In Kabul, Omer Daudzai, Afghan President Ashraf Ghani’s newly-appointed envoy told a gathering on Wednesday that "work on the peace deal will begin in the near future". He gave no further details.

Due to the sensitive nature of the talks, no formal details of the meeting have been made available to the public yet. However, Reuters quoted a Taliban source on Tuesday when it reported that the Taliban had discussed conditions for a truce, swapping of prisoners, and the formation of an interim government with the US officials.
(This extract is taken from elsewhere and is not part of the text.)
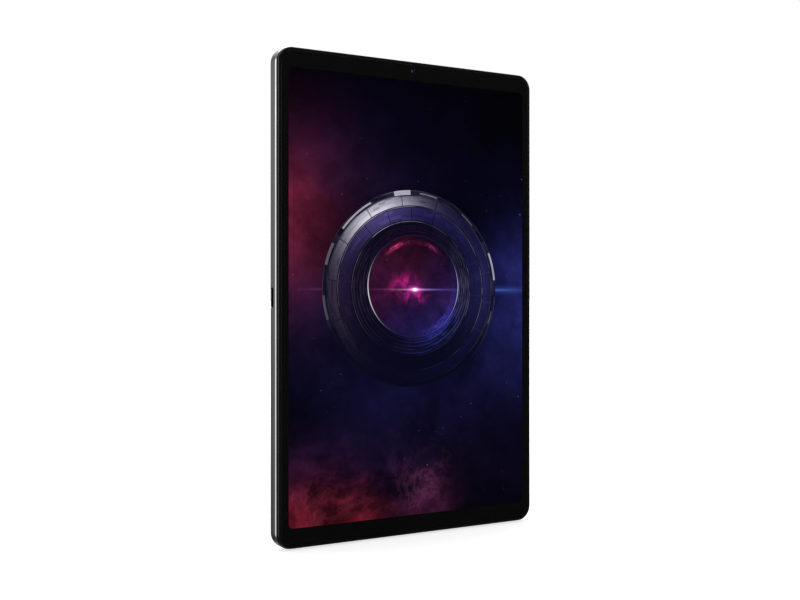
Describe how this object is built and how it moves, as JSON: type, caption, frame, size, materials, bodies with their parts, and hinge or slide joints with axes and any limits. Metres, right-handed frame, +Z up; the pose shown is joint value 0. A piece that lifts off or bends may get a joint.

The reports, however, were rejected by Mujahid. “Reuters News Agency has been publishing false reports since yesterday about the meeting taking place between representatives of the Islamic Emirate and the United States in the United Arab Emirates,” he said.

“Talks in Abu Dhabi are taking place with the United States about ending the occupation and American intervention. Nothing about an interim government, ceasefire, elections nor any other internal issue is being discussed, rather the main topic is the American occupation,” he added.

The US embassy in Kabul said Khalilzad arrived in Kabul on Wednesday to update President Ashraf Ghani and Chief Executive Dr Abdullah Abdullah on his engagements with regional partners and other interested parties to reach a negotiated settlement to the conflict in Afghanistan.

Khalilzad arrived in Kabul after three-days of meetings in Abu Dhabi, including the fourth round of quadrilateral meetings between the United States, Afghanistan, the United Arab Emirates, and Saudi Arabia, a statement said. 

The meetings were a part of efforts by the United States and international partners to promote an intra-Afghan dialogue aimed at ending the conflict in Afghanistan.